Killian: This film is going to be so crazy when it comes out and I can’t be more happy to have my name in the credits.
10 – Anything else you’d like to mention?
Bliss: If there is anything else I feel is really important to mention, it is the incredible work of Rae Deslich (Production Designer) and her team. Rae has designed and built some fabulous sets, complete with flying walls and beautifully gritty art decoration, allowing us to make the most of this film’s core visually. I’ve been consistently blown away by how great everything looks…it makes my job a lot easier.
11. What is your favorite movie?
Bliss: Some Like It Hot…or, The Sting.
Nate: Chungking Express, or High and Low.
Killian: Top 5: Dead Alive, Indiana Jones and the Temple of Doom, Videodrome, The Godfather, and Jay and Silent Bob Strike Back.
12. What do you do besides work on set?
Bliss: When I’m not on set, I try to spend as much time with friends and family as possible. It is very often that I am traveling for work, so I don’t get to see my friends in New York except after long periods of time. I also have 3 brothers and a sister, and we are all very close. We are spread out all over the globe, so when I get time off I often try to visit them.

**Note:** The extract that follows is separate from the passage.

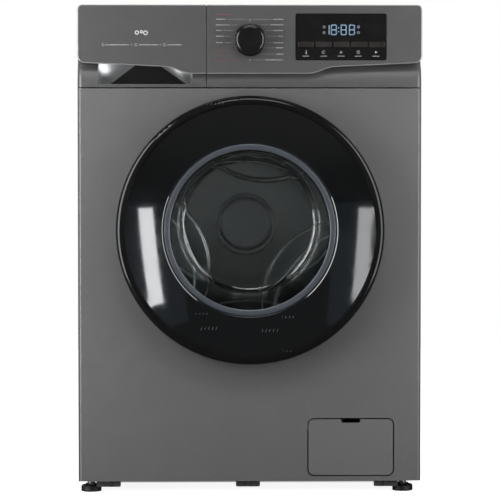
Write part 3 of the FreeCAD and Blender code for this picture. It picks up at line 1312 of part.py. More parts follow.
def service_flap():
    """Rounded flap over the pump filter, hinged at its foot and notched at its top for a finger."""
    low_x, low_z = "flap_x + flap_gap", "flap_z + flap_gap"
    wide, tall = "(flap_w - 2 * flap_gap)", "(flap_h - 2 * flap_gap)"
    plate = soft_box((low_x, "-front + 0.5", low_z), (wide, "flap_wall", tall), "flap_round - flap_gap", "y")
    notch = soft_box(("flap_x + 59", "-front", "flap_z + flap_h - 8.2"), ("33", "4", "20"), "3", "y")
    knuckles = [rod((x, FLAP_AXIS_Y, FLAP_AXIS_Z), "knuckle", "knuckle_length", "x") for x in KNUCKLES]
    bores = [rod((f"{x} - 1", FLAP_AXIS_Y, FLAP_AXIS_Z), "flap_pin + running", "knuckle_length + 2", "x")
             for x in KNUCKLES]
    rim = soft_box((f"{low_x} + 8", "-front + 0.5", f"{low_z} + 10"), (f"{wide} - 16", "4", f"{tall} - 26"),
                   "6", "y")
    rim_space = soft_box((f"{low_x} + 10", "-front + 1", f"{low_z} + 12"),
                         (f"{wide} - 20", "5", f"{tall} - 30"),
                         "4", "y")
    return cut(fuse(plate, *knuckles, cut(rim, rim_space)), notch, *bores)


part("service_flap", service_flap())


def flap_frame():
    """Moulded frame behind the panel that carries the flap's hinge pins and catch."""
    outer = soft_box(("flap_x - 7", "-front + 1", "flap_z - 6"), ("flap_w + 14", "5", "flap_h + 12"), "14",
                     "y")
    inner = soft_box(("flap_x - 2", "-front", "flap_z - 3"), ("flap_w + 4", "8", "flap_h + 5"), "4", "y")
    pins = []
    for x in KNUCKLES:
        pins.append(rod((f"{x} - 6", FLAP_AXIS_Y, FLAP_AXIS_Z), "flap_pin", "knuckle_length + 12", "x"))
        for end in (f"{x} - 6", f"{x} + knuckle_length + 3"):
            pins.append(box((end, f"{FLAP_AXIS_Y} - 0.7", f"{FLAP_AXIS_Z} - 0.5"), ("3", "4.3", "6")))
            pins.append(box((end, f"{FLAP_AXIS_Y} + 3.1", "flap_z - 4"), ("3", "0.5", "14")))
    return fuse(cut(outer, inner), *pins)


part("flap_frame", flap_frame())

# ---- finish ----

doc.recompute()
bad = [o.Name for o in doc.Objects if "Invalid" in o.State or "Error" in o.State]
bad += [o.Label for o in PARTS if o.Shape.isNull() or not o.Shape.isValid() or not o.Shape.Solids]
if bad:
    raise RuntimeError("not built: " + ", ".join(bad))
os.makedirs("parts", exist_ok=True)
for solid in PARTS:
    solid.Shape.exportStep(f"parts/{solid.Label}.step")
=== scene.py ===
"""Looks of a front load washing machine: materials for the CAD pieces, fine soft and printed pieces, studio.

Everything is in metres, in the CAD model's own frame: X to the right, Y to the back, Z up, floor at z = 0.
"""
import math
import random
import bpy
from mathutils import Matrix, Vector


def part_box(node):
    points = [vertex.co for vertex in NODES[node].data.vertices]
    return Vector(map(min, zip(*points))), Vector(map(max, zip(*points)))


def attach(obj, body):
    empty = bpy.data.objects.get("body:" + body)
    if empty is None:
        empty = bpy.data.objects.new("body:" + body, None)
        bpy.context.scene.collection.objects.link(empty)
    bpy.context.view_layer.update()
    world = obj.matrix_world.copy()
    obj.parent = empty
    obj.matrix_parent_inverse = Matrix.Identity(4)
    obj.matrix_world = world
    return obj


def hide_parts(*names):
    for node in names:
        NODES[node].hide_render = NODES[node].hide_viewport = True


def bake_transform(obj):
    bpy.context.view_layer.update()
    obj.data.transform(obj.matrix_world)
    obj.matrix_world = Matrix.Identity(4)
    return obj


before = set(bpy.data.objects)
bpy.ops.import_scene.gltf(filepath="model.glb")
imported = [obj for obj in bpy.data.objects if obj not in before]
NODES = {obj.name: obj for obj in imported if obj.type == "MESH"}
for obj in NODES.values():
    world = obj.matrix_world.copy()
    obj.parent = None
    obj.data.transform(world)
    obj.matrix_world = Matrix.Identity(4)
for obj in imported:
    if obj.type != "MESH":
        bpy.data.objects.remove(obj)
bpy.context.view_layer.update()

MM = 0.001

# ---- places taken from the CAD model ----

glass_low, glass_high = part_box("door_glass")
AXIS_X, AXIS_Z = 0.0, (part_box("door_outer_ring")[0].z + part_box("door_outer_ring")[1].z) / 2
PLATE_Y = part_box("control_fascia")[0].y
DISPLAY_LOW, DISPLAY_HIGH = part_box("display_window")
KNOB_LOW, KNOB_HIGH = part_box("programme_knob")
DRUM_LOW, DRUM_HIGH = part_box("drum_shell")


# ---- materials ----

def rgb(red, green, blue):
    """A colour given as it looks on a screen, from 0 to 255, as scene values."""
    def linear(level):
        level /= 255
        return level / 12.92 if level <= 0.04045 else ((level + 0.055) / 1.055) ** 2.4
    return linear(red), linear(green), linear(blue)


def scaled(colour, by):
    return tuple(min(c * by, 1.0) for c in colour) + (1.0,)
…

Nate: I write short fiction, although I’ve been very lazy this year and have barely got anything done. My friends and I used to have a writer’s workshop named after the third Nightmare on Elm Street sequel (Dream Warriors), but it’s currently inactive. Also, I play guitar as myself and drums in a band called Baby Erection. It’s noisy rock and roll music, check it out at: myspace.com/babyerectionboogie.
Killian: I work government contracting in the DC metro area as a Data/Fiber tech 2 and try to find time to work on my own projects.